*Problem*. Begin at the line containing "pronotum_point, black, forebody)" in the entries below and end at the line containing "return Matrix.Rotation(math.radians(degrees), 4, axis)"; transcribe that range exactly and nothing outside it.

CAD and scene scripts
*****

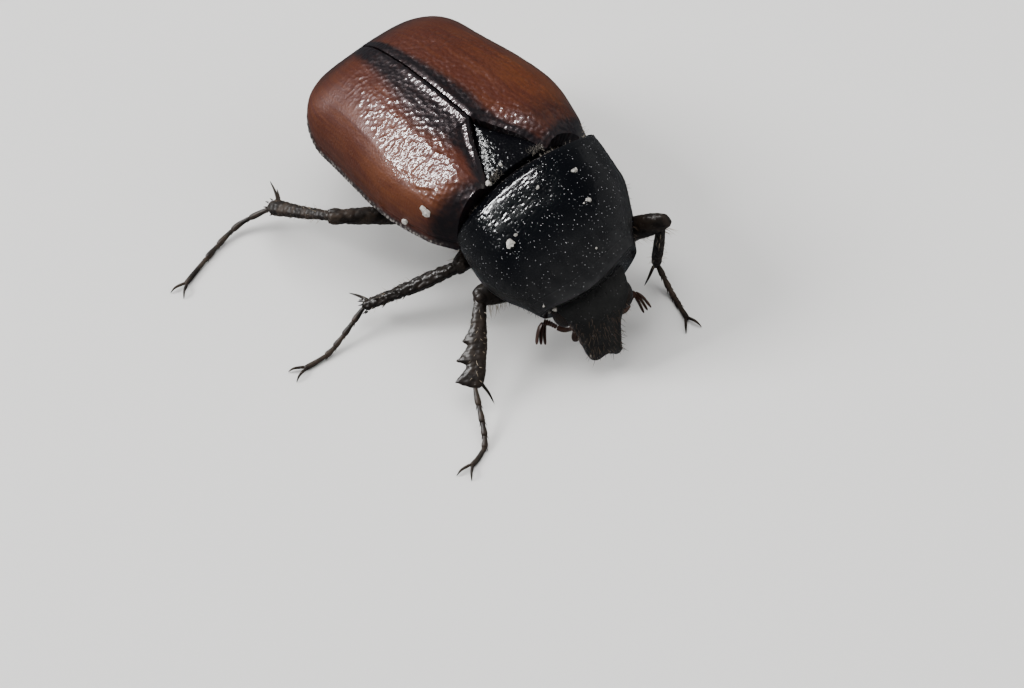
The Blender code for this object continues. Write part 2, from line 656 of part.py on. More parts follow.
def main():
    clear_scene()
    shell = make_material("brown_shell", (0.16, 0.035, 0.014), 0.32)
    black = make_material("black_shell", (0.012, 0.012, 0.015), 0.30)
    belly = make_material("dull_black", (0.014, 0.012, 0.011), 0.45)
    limbs = make_material("leg_black", (0.016, 0.013, 0.012), 0.33)
    eyes = make_material("eye_brown", (0.03, 0.016, 0.008), 0.20)
    horn = make_material("feeler_brown", (0.035, 0.016, 0.010), 0.40)

    stance = Matrix.Translation((*STANCE_SHIFT, WAIST_HEIGHT))
    forebody = (
        stance
        @ Matrix.Translation(FOREBODY_SHIFT)
        @ Matrix.Rotation(math.radians(TURN), 4, "Z")
        @ Matrix.Rotation(math.radians(NOD), 4, "X")
        @ Matrix.Rotation(math.radians(LEAN), 4, "Y")
    )
    skull = (
        forebody
        @ Matrix.Translation(NECK)
        @ Matrix.Rotation(math.radians(HEAD_NOD), 4, "X")
        @ Matrix.Rotation(math.radians(HEAD_LEAN), 4, "Y")
        @ Matrix.Rotation(math.radians(HEAD_TURN), 4, "Z")
    )

    elytra = [
        make_plate(
            name,
            14,
            20,
            lambda across, t, top, side=side: elytron_point(side, across, t, top),
            shell,
            stance,
        )
        for name, side in (("elytron_left", 1), ("elytron_right", -1))
    ]
    scutellum = make_plate("scutellum", 7, 9, scutellum_point, black, stance)
    make_plate("pygidium", 12, 8, pygidium_point, belly, stance)
    thorax = make_trunk("thorax", 26, 14, thorax_point, belly, stance)
    make_trunk("abdomen", 24, 24, abdomen_point, belly, stance)
    prothorax = make_plate("prothorax", 20, 14, pronotum_point, black, forebody)
    for plate in elytra:
        make_socket(plate, prothorax, PLATE_GAP)
    make_head(prothorax, black, eyes, horn, skull)
    for name, leg in LEGS.items():
        trunk = prothorax if name.startswith("fore") else thorax
        make_leg(name, leg, trunk, forebody, stance, limbs)


main()
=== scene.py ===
import math
import random

import bmesh
import bpy
from mathutils import Matrix, Vector, noise
from mathutils.bvhtree import BVHTree


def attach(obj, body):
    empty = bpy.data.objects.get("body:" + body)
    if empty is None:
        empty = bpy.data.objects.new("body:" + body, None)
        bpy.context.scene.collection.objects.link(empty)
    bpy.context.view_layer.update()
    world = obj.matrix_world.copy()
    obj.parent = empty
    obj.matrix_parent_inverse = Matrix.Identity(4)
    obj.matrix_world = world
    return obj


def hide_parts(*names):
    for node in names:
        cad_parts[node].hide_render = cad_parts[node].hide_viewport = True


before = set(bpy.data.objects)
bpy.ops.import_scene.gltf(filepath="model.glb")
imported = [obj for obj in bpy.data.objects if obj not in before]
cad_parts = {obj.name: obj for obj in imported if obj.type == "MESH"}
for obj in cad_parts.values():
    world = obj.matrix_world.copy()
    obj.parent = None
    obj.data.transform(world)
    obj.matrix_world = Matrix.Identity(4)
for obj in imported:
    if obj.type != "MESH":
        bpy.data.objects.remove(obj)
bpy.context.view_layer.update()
millimetre = 0.001
weldDistance = 0.0004  # millimetres

# How the beetle stands: places are (left, back, up) in millimetres, turns are in degrees
stance = {
    "waist": (2.25, -2.06, 3.20),
    "foreShift": (0.14, 0, 0.24),
    "foreTurn": -9.0,
    "foreNod": 13.0,
    "foreLean": -20.0,
    "neck": (-0.07, -3.65, 0.25),
    "headNod": 49.5,
    "headLean": 4.8,
    "headTurn": -22.5,
    "floor": -3.20,  # height of the floor from the waist
}


def turned(degrees, axis):
    return Matrix.Rotation(math.radians(degrees), 4, axis)


def addObject(name, data):
    made = bpy.data.objects.new(name, data)
    bpy.context.scene.collection.objects.link(made)
    return made


def takeMesh(bm, name):
    mesh = bpy.data.meshes.new(name)
    bm.to_mesh(mesh)
    bm.free()
    return mesh


bodyPlace = Matrix.Scale(millimetre, 4) @ Matrix.Translation(stance["waist"])
foreInBody = (
    Matrix.Translation(stance["foreShift"])
    @ turned(stance["foreTurn"], "Z")
    @ turned(stance["foreNod"], "X")
    @ turned(stance["foreLean"], "Y")
)
headInFore = (
    Matrix.Translation(stance["neck"])
    @ turned(stance["headNod"], "X")
    @ turned(stance["headLean"], "Y")
    @ turned(stance["headTurn"], "Z")
)
forePlace = bodyPlace @ foreInBody
headPlace = forePlace @ headInFore

# Camera on the beetle's right, in front and above
viewpoint = {
    "azimuth": -29.07,
    "elevation": 47.52,
    "roll": 12.56,
    "distance": 150.0,  # millimetres from the waist
    "lens": 177.6,
    "sensor": 36,
    "picture": (1024, 688),
    "aim": (-0.395, -4.333),  # middle of the picture, right and up from the waist
}


def setCamera():
    azimuth, elevation, roll = (math.radians(viewpoint[k]) for k in ("azimuth", "elevation", "roll"))
    level = Vector((math.cos(azimuth), math.sin(azimuth), 0))
    back = Vector((math.sin(azimuth), -math.cos(azimuth), 0)) * math.cos(elevation)
    back.z = math.sin(elevation)
    raised = back.cross(level)
    right = level * math.cos(roll) - raised * math.sin(roll)
    up = level * math.sin(roll) + raised * math.cos(roll)
    waist = Vector(stance["waist"])
    standpoint = waist + back * viewpoint["distance"]
    aim = waist + right * viewpoint["aim"][0] + up * viewpoint["aim"][1]
    back = (standpoint - aim).normalized()
    right = (right - back * right.dot(back)).normalized()
    data = bpy.data.cameras.new("camera")
    data.lens = viewpoint["lens"]
    data.sensor_width = viewpoint["sensor"]
    data.clip_start = 0.001
    data.clip_end = 20
    made = addObject("camera", data)
    facing = Matrix((right, back.cross(right), back)).transposed().to_4x4()
    made.matrix_world = Matrix.Translation(standpoint * millimetre) @ facing
    bpy.context.scene.camera = made
    return made


camera = setCamera()
print("camera set")


# Curves that the pieces share

def smoothAlong(stations, t):
    # a smooth curve through (place, value) stations that never overshoots them
    places = [s[0] for s in stations]
    values = [s[1] for s in stations]
    t = min(max(t, places[0]), places[-1])
    steps = [(values[i + 1] - values[i]) / (places[i + 1] - places[i]) for i in range(len(places) - 1)]

    def slope(i):
        if i == 0 or i == len(places) - 1:
            return steps[min(i, len(steps) - 1)]
        before, after = steps[i - 1], steps[i]
        return 0.0 if before * after <= 0 else 2 * before * after / (before + after)

    i = max(k for k in range(len(steps)) if places[k] <= t)
    width = places[i + 1] - places[i]
    s = (t - places[i]) / width
    ends = values[i] * (1 + 2 * s) * (1 - s) ** 2 + values[i + 1] * s * s * (3 - 2 * s)
    return ends + width * (slope(i) * s * (1 - s) ** 2 - slope(i + 1) * s * s * (1 - s))


def signedPower(value, power):
    return math.copysign(abs(value) ** power, value)


def hump(distance, width):
    return math.exp(-((distance / width) ** 2))


def fade(value, low, high):
    # 0 below low, 1 above high, smooth between
    s = min(max((value - low) / (high - low), 0.0), 1.0)
    return s * s * (3 - 2 * s)


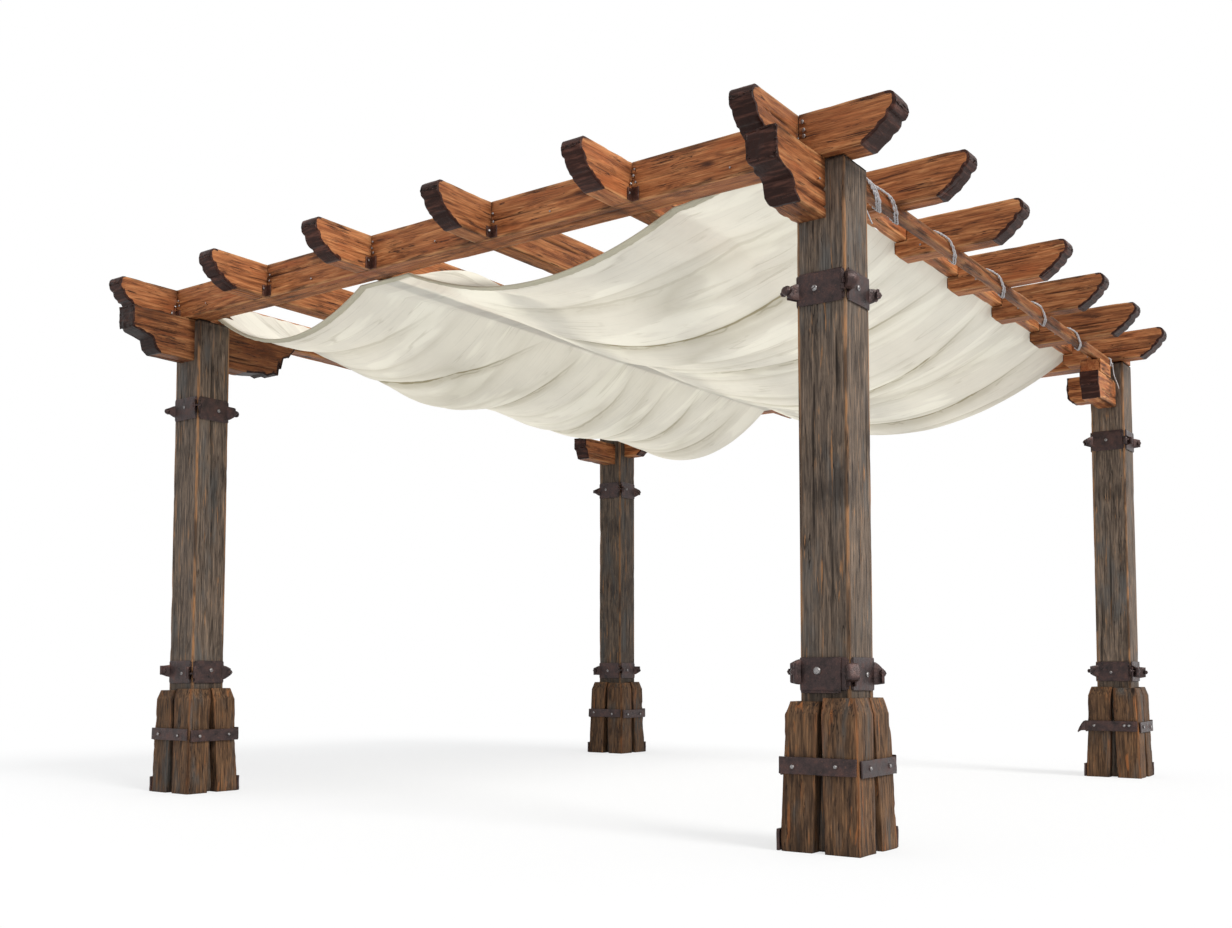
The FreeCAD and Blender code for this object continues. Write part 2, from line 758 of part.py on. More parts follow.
def lashing(index):
    off = size("CordOff")
    near = amount(linked(stub_front(index)))
    far = near + size("RafterWidth")
    outer = size("RailOuter")
    inner = size("RailInner")
    top = size("RoofTop") + off
    low = size("RailLow") - off
    one = (outer + off, near - off)
    two = (inner - off, far + off)
    points = [FreeCAD.Vector(one[0], one[1], top), FreeCAD.Vector(two[0], two[1], top),
              FreeCAD.Vector(two[0], two[1], low), FreeCAD.Vector(one[0], one[1], low)]
    return cord_tube(points, size("CordWidth") / 2, [size("CordTurn")] * 4, True)


def rail_ring(y):
    off = size("CordOff")
    outer = size("RailOuter") + off
    inner = size("RailInner") - off
    top = size("PostTop") + off
    low = size("RailLow") - off
    points = [FreeCAD.Vector(outer, y, top), FreeCAD.Vector(inner, y, top),
              FreeCAD.Vector(inner, y, low), FreeCAD.Vector(outer, y, low)]
    return cord_tube(points, size("CordWidth") / 2, [size("CordTurn")] * 4, True)


def lashings():
    head = size("SpanY") / 2 - size("PostSide") / 2
    last = amount(linked(stub_front(6)))
    loops = [lashing(i) for i in range(1, 6)]
    loops += [rail_ring(-head + size("RingFront")), rail_ring(last - size("RingBack"))]
    obj = doc.addObject("Part::Feature", "Lashings")
    obj.Label = "Lashings"
    obj.Shape = Part.makeCompound(loops)
    obj.Placement = FreeCAD.Placement(FreeCAD.Vector(0, 0, 0), FreeCAD.Rotation())
    return obj


# Loose cord ends hang from the first and last turns round the rail.
def cord_end(name, start, steps):
    points = [start]
    for dx, dy, dz in steps:
        points.append(points[-1] + FreeCAD.Vector(dx, dy, dz))
    turns = [0.0]
    for i in range(1, len(points) - 1):
        a = points[i] - points[i - 1]
        b = points[i + 1] - points[i]
        half = a.getAngle(b) / 2
        turns.append(0.45 * min(a.Length, b.Length) / math.tan(half))
    turns.append(0.0)
    print("%s bend radii %s" % (name, [round(t, 1) for t in turns[1:-1]]))
    for p in points:
        print("   point %.1f %.1f %.1f" % (p.x, p.y, p.z))
    obj = doc.addObject("Part::Feature", name)
    obj.Label = name
    obj.Shape = cord_tube(points, size("CordWidth") / 2, turns, False)
    obj.Placement = FreeCAD.Placement(FreeCAD.Vector(0, 0, 0), FreeCAD.Rotation())
    return obj


def cord_ends():
    head = size("SpanY") / 2 - size("PostSide") / 2
    last = amount(linked(stub_front(6)))
    x = size("RailOuter") + size("CordOff") + size("CordWidth")
    z = (size("PostTop") + size("RailLow")) / 2
    steps = [(2, -1, -42), (9, 5, -46), (16, 3, -44), (13, 12, -40)]
    start = FreeCAD.Vector(x, -head + size("RingFront"), z)
    nodes["cord_end_front"] = cord_end("CordEndFront", start, steps)
    steps = [(2, 1, -42), (8, -6, -44), (17, -2, -42), (12, -13, -38)]
    start = FreeCAD.Vector(x, last - size("RingBack"), z)
    nodes["cord_end_back"] = cord_end("CordEndBack", start, steps)


cord_ends()
nodes["lashings"] = lashings()
doc.recompute()

bad = 0
for obj in doc.Objects:
    if "Invalid" in obj.State or "Error" in obj.State:
        print("state", obj.Name, obj.State)
        bad += 1
for node, obj in nodes.items():
    if obj.Shape.isNull() or not obj.Shape.isValid():
        print("shape", node)
        bad += 1
if bad:
    raise RuntimeError("the model has %d faults" % bad)

os.makedirs("parts", exist_ok=True)
for node in sorted(nodes):
    shape = nodes[node].Shape
    shape.exportStep("parts/%s.step" % node)
    box = shape.BoundBox
    print("%-26s solids %d  x %.0f..%.0f y %.0f..%.0f z %.0f..%.0f vol %.5f" % (
        node, len(shape.Solids), box.XMin, box.XMax, box.YMin, box.YMax, box.ZMin, box.ZMax,
        shape.Volume / 1e9))
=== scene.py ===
import math
import random

import bpy
import numpy as np
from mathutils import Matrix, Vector


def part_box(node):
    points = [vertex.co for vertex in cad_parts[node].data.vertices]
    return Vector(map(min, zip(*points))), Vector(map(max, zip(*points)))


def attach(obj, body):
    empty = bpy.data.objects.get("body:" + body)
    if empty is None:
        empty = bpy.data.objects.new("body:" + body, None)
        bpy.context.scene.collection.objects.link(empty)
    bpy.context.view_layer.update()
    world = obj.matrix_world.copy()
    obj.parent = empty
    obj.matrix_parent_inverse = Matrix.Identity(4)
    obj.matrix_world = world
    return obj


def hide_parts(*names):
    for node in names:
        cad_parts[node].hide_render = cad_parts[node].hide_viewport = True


# Looks of a timber garden gazebo with a hung cloth canopy. Metres, Z up, floor at zero.

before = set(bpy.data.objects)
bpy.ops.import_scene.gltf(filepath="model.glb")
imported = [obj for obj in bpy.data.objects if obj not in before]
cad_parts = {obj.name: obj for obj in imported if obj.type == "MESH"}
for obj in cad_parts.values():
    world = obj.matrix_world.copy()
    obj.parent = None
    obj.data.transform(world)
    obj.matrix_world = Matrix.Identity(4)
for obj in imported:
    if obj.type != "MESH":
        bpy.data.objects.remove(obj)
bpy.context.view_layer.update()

# Named places, read from the frame.
post_low, post_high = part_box("post_front_right")
beam_low, beam_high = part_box("front_beam")
rear_low, rear_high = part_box("back_beam")
rail_low, rail_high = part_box("side_rail")
purlin_low, purlin_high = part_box("side_purlin")
POST_TOP = post_high.z
ROOF_TOP = beam_high.z
POST_SIDE = post_high.x - post_low.x
BEAM_DEPTH = beam_high.z - beam_low.z
LAP_DEPTH = 0.086
LAP_GAP = 0.001
RAIL_TOP_EXTRA = 0.012
RAFTERS = ["rafter_%d" % i for i in range(1, 6)]
STUBS = ["side_stub_%d" % i for i in range(1, 7)]
CORNERS = ("front_left", "front_right", "back_right", "back_left")


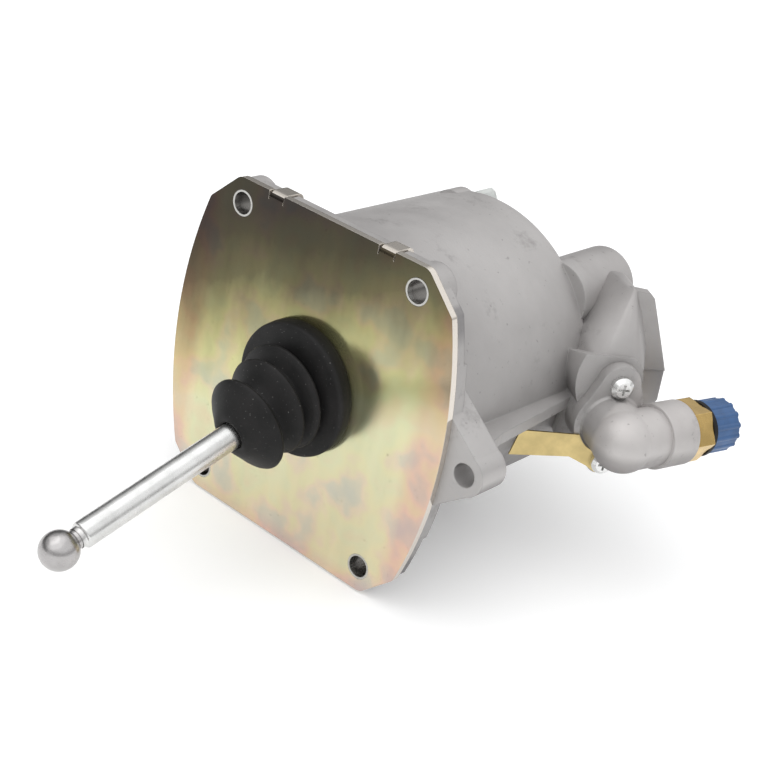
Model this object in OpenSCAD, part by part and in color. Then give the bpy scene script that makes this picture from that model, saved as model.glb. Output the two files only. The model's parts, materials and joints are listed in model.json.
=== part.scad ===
// Air-assisted clutch servo with a drooping push rod.
// The origin is the centre of the four mounting holes, on the front face of
// the mounting plate. The push rod points along -Y, the air cylinder lies
// along +Y, and +Z is up.

/* [Mounting plate] */
// Distance between the mounting holes across the plate
hole_pitch_x = 86; // [84:1:88]
// Distance between the mounting holes up the plate
hole_pitch_z = 114; // [112:1:116]
// Thickness of the sheet metal plate
plate_t = 3; // [2.5:0.1:4]
// Distance from the mounting holes to the plate's top and bottom edges
plate_edge = 9.8; // [9:0.1:12]
// How far the straight top edge reaches past the mounting holes
plate_top_run = 3; // [1:0.5:5]
// How far the corner chamfer reaches down past the mounting holes
plate_chamfer_drop = 3; // [1:0.5:7]
// How far the bowed sides stand out past the cylinder wall
plate_bow = 8.5; // [6:0.5:10]
// Radius of the plate's corners
plate_corner_r = 5; // [3:0.5:6]
// Radius of the opening that the push rod passes through
plate_hole_r = 23; // [22.6:0.1:24]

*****

*Result of this exercise*.
    prothorax = make_plate("prothorax", 20, 14, pronotum_point, black, forebody)
    for plate in elytra:
        make_socket(plate, prothorax, PLATE_GAP)
    make_head(prothorax, black, eyes, horn, skull)
    for name, leg in LEGS.items():
        trunk = prothorax if name.startswith("fore") else thorax
        make_leg(name, leg, trunk, forebody, stance, limbs)


main()
=== scene.py ===
import math
import random

import bmesh
import bpy
from mathutils import Matrix, Vector, noise
from mathutils.bvhtree import BVHTree


def attach(obj, body):
    empty = bpy.data.objects.get("body:" + body)
    if empty is None:
        empty = bpy.data.objects.new("body:" + body, None)
        bpy.context.scene.collection.objects.link(empty)
    bpy.context.view_layer.update()
    world = obj.matrix_world.copy()
    obj.parent = empty
    obj.matrix_parent_inverse = Matrix.Identity(4)
    obj.matrix_world = world
    return obj


def hide_parts(*names):
    for node in names:
        cad_parts[node].hide_render = cad_parts[node].hide_viewport = True


before = set(bpy.data.objects)
bpy.ops.import_scene.gltf(filepath="model.glb")
imported = [obj for obj in bpy.data.objects if obj not in before]
cad_parts = {obj.name: obj for obj in imported if obj.type == "MESH"}
for obj in cad_parts.values():
    world = obj.matrix_world.copy()
    obj.parent = None
    obj.data.transform(world)
    obj.matrix_world = Matrix.Identity(4)
for obj in imported:
    if obj.type != "MESH":
        bpy.data.objects.remove(obj)
bpy.context.view_layer.update()
millimetre = 0.001
weldDistance = 0.0004  # millimetres

# How the beetle stands: places are (left, back, up) in millimetres, turns are in degrees
stance = {
    "waist": (2.25, -2.06, 3.20),
    "foreShift": (0.14, 0, 0.24),
    "foreTurn": -9.0,
    "foreNod": 13.0,
    "foreLean": -20.0,
    "neck": (-0.07, -3.65, 0.25),
    "headNod": 49.5,
    "headLean": 4.8,
    "headTurn": -22.5,
    "floor": -3.20,  # height of the floor from the waist
}


def turned(degrees, axis):
    return Matrix.Rotation(math.radians(degrees), 4, axis)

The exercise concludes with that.